The Board outlined four different funding strategies in a six page memo sent the Council in late April. The first option calls for restoring the full $ 600,000 plus budget for FMC to operate as it had before the pandemic. A second option reduces the budget to $320,000 for a three day per week operation schedule. If the Council still declines to fund the Museum, the third option calls for deferring a funding decision to the next fiscal year while preserving “the potential for some City annual grant funding in an amount to be determined through negotiations” until July 1, 2022. A final, fourth option states that “If the City Council no longer wants to support the Museum in even a minimal fashion, the FMCA Board will seek a temporary contractual relationship with the City Council, and move to identify viable partnerships and collaborations that would allow the museum to operate in the future.”
The Council’s refusal to fund the Museum leaves it in an operational and financial limbo that hampers grant-seeking opportunities, often crucial for planning exhibition schedules years in advance.

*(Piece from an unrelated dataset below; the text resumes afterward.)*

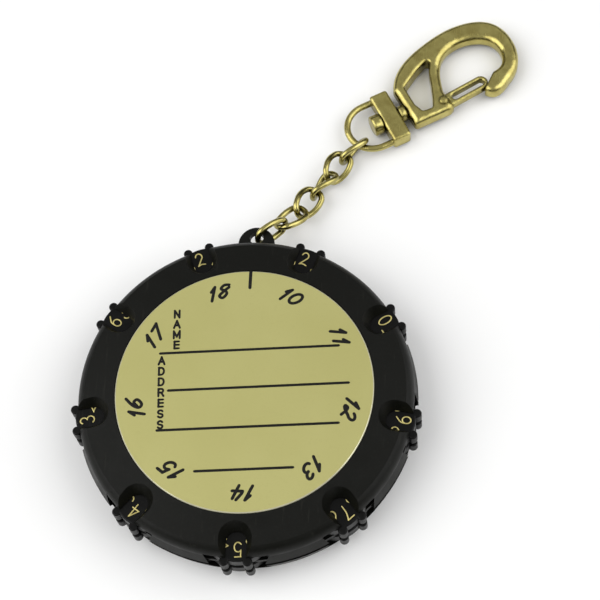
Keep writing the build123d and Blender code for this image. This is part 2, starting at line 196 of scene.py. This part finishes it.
LETTERS = {
    "N": [[(-0.32, -0.5), (-0.32, 0.5)], [(-0.32, 0.5), (0.32, -0.5)], [(0.32, -0.5), (0.32, 0.5)]],
    "A": [[(-0.38, -0.5), (0, 0.5)], [(0, 0.5), (0.38, -0.5)], [(-0.24, -0.16), (0.24, -0.16)]],
    "M": [
        [(-0.4, -0.5), (-0.4, 0.5)],
        [(-0.4, 0.5), (0, -0.3)],
        [(0, -0.3), (0.4, 0.5)],
        [(0.4, 0.5), (0.4, -0.5)],
    ],
    "E": [[(-0.28, -0.5), (-0.28, 0.5)]] + [[(-0.28, y), (0.28, y)] for y in (-0.5, 0.02, 0.5)],
    "D": [
        [(-0.32, -0.5), (-0.32, 0.5)],
        [(-0.32, 0.5), (-0.04, 0.5)] + arc(-0.04, 0, 0.38, 0.5, 90, -90) + [(-0.32, -0.5)],
    ],
    "R": [
        [(-0.32, -0.5), (-0.32, 0.5)],
        [(-0.32, 0.5), (0.06, 0.5)] + arc(0.06, 0.24, 0.24, 0.26, 90, -90) + [(-0.32, -0.02)],
        [(0.04, -0.02), (0.34, -0.5)],
    ],
    "S": [arc(0, 0.25, 0.3, 0.25, 30, 235) + arc(0, -0.25, 0.31, 0.25, 55, -150)],
}


def add_stroke(mesh, place, points, width, rise):
    """Adds one raised, round-ended stroke to a mesh. place maps glyph points to the frame."""
    points = [Vector(p) for p in points]
    closed = (points[0] - points[-1]).length < 1e-6
    ahead = [(b - a).normalized() for a, b in zip(points, points[1:])]
    around = ahead[-1:] + ahead if closed else ahead[:1] + ahead
    after = ahead + ahead[:1] if closed else ahead + ahead[-1:]
    stations = [(p, (a + b).normalized(), 1.0) for p, a, b in zip(points, around, after)]
    if not closed:
        start, end = (points[0], ahead[0]), (points[-1], ahead[-1])
        caps = [math.radians(a) for a in CAP_ANGLES]
        tail = [(end[0] + end[1] * width / 2 * math.sin(t), end[1], math.cos(t)) for t in caps]
        head = [
            (start[0] - start[1] * width / 2 * math.sin(t), start[1], math.cos(t)) for t in reversed(caps)
        ]
        stations = head + stations + tail
    shoulder = (SHOULDER_SHARE, SHOULDER_RISE * rise)
    profile = ((-1, -PRINT_SINK), (-shoulder[0], shoulder[1]), (0, rise), shoulder, (1, -PRINT_SINK))
    rings = []
    for centre, direction, share in stations:
        side = Vector((direction.y, -direction.x)) * width / 2 * share
        ring = [mesh.verts.new(place @ Vector((*(centre + side * s), h))) for s, h in profile]
        rings.append(ring)
    if closed:
        rings = rings[:-1] + rings[:1]
    for a, b in zip(rings, rings[1:]):
        for k in range(len(profile)):
            n = (k + 1) % len(profile)
            mesh.faces.new((a[k], a[n], b[n], b[k]))
    if not closed:
        mesh.faces.new(rings[0][::-1])
        mesh.faces.new(rings[-1])


def add_glyph(mesh, place, strokes, height, width, rise, slant=0.0, across=0.0):
    """Adds a glyph of a real height, moved across its line."""
    lean = [[(across + height * (x + slant * y), height * y) for x, y in stroke] for stroke in strokes]
    for stroke in lean:
        add_stroke(mesh, place, stroke, width, rise)


def facing(centre, outward, z, rear=False):
    """A place in millimetres whose Y axis is outward and whose Z axis leaves the face."""
    side = Vector((-outward.y, outward.x, 0)) if rear else Vector((outward.y, -outward.x, 0))
    up = Vector((outward.x, outward.y, 0))
    axes = Matrix((side, up, side.cross(up))).transposed().to_4x4()
    return Matrix.Translation((centre.x, centre.y, z)) @ axes


def finished(name, mesh, material, body):
    """Turns mesh code into a named piece that rides on a body."""
    bmesh.ops.recalc_face_normals(mesh, faces=mesh.faces)
    bmesh.ops.scale(mesh, vec=(MM, MM, MM), verts=mesh.verts)
    data = bpy.data.meshes.new(name)
    mesh.to_mesh(data)
    mesh.free()
    for face in data.polygons:
        face.use_smooth = True
    piece = bpy.data.objects.new(name, data)
    bpy.context.scene.collection.objects.link(piece)
    data.materials.append(material)
    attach(piece, body)
    return piece


# ---------------------------------------------------------------- materials

# Sockets of a Mix node that hold colours. The node has others of the same names.
MIX_COLOURS = (6, 7)
MIX_RESULT = 2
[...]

An uncertain operational future is not attractive to potential funders, who want to ensure that recipient institutions have a stable operational future.
FMCA has both an active General Fund and an endowment, but no funding for staff. In addition to funds raised through the “FMC and Me” exhibit, the Board was able to raise some money through its gift shop late last year, and received two $5,000 COVID relief grants through the County of Orange, as well as $9,000 from a Fullerton Firefighters Association “Fill the Boot” fundraiser. In November some Fullerton restaurants donated a portion of their proceeds to the Museum in a program called Fullerton Gathers. But the Museum lost $ 50,000 in canceled contracts and other expenses related to the facility’s sudden closure last year, funds Buzan said then City Manager Ken Domer agreed the City would backfill.

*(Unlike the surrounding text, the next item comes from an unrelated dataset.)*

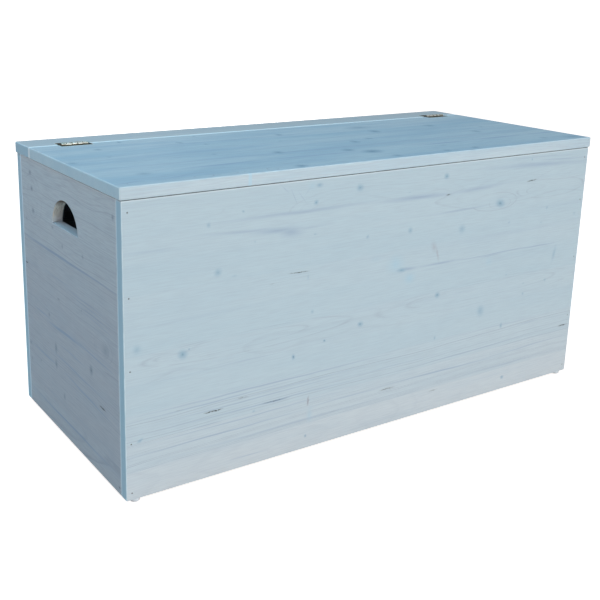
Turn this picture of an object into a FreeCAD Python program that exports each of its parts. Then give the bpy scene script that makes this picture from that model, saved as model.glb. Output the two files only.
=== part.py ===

In February, members of the Board and FMC supporters urged the Council to reinstate funding and complained that the City had locked them out of the facility and conducted tours with other prospective operational partners without inviting or informing the Board. Since that time, the Council has parted ways with both the city manager and Parks & Rec. director, and has sought improved communication with the Board, but has nonetheless dedicated no city funds to operate the Museum.
During the June 1 Council meeting, Jesus Silva inquired about the $16.3 million in federal relief from the American Rescue Plan Act (ARPA) the City recently received, and suggested that some of that could be placed into the General Fund to help the Museum. Administrative Services Director Chang replied that the City is still waiting on guidance from the federal Department of the Treasury regarding how the city may spend those funds. Acting City Manager Steve Danley said that, once the City had the guidelines, ideas for how to use the ARPA funds will be brought before council.

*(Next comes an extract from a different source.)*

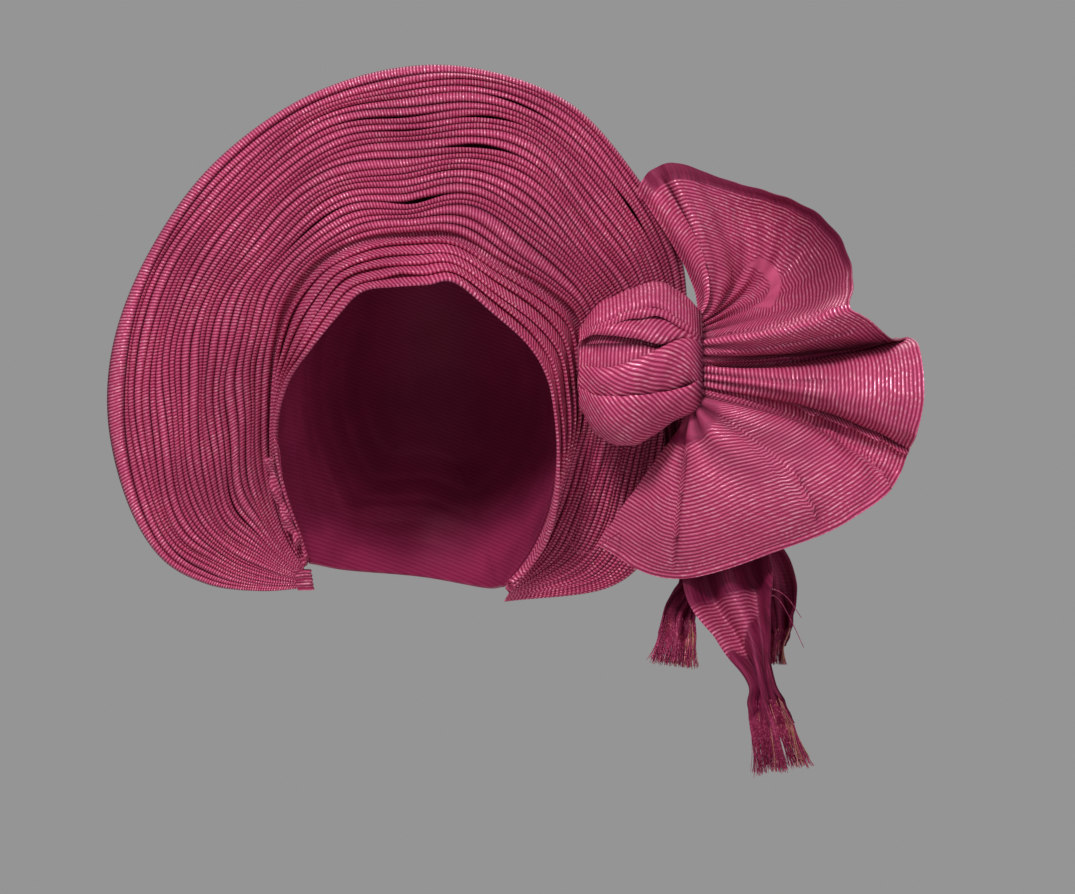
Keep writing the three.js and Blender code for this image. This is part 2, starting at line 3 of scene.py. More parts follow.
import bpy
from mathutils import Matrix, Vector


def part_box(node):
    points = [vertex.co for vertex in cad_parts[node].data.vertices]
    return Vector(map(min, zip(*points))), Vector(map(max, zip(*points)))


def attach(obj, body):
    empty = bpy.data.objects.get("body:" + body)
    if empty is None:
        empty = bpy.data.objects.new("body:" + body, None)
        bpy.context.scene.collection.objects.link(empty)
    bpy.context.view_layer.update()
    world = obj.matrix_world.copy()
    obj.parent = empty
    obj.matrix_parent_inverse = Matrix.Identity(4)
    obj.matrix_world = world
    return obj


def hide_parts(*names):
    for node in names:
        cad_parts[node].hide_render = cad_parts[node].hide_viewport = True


bl_info = {
    "name": "Tied Gele",
    "version": (1, 0, 0),
    "blender": (4, 5, 0),
    "location": "3D View > Sidebar > Gele",
    "description": "Pleated, wound and knotted striped cloth with fringed ends",
    "category": "Add Mesh",
}

import math
from types import SimpleNamespace

import bpy
import numpy as np
from bpy.props import FloatProperty, FloatVectorProperty, IntProperty, PointerProperty

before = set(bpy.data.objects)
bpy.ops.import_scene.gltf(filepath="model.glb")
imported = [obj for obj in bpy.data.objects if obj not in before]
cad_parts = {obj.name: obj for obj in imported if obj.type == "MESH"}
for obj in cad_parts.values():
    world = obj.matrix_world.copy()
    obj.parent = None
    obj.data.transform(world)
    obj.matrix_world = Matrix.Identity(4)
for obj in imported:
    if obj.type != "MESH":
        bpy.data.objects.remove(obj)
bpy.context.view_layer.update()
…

Guidelines have since been released, but the Council is not expected to be briefed on them prior to their June 15 meeting, when Acting Parks & Rec Director/Deputy City Manager Christa Johnson is expected to present a more detailed update about the Museum Center, including the funding options presented by the Board.
Board President Buzan said that based on what happens this year, FMC can work on becoming more finically independent in the future. “We hope the Council can give us the gift of time,” Buzan said. “I realize hope is not a strategy, but we are hopeful we can work together with the Council in the short term to solve problems in the long term.”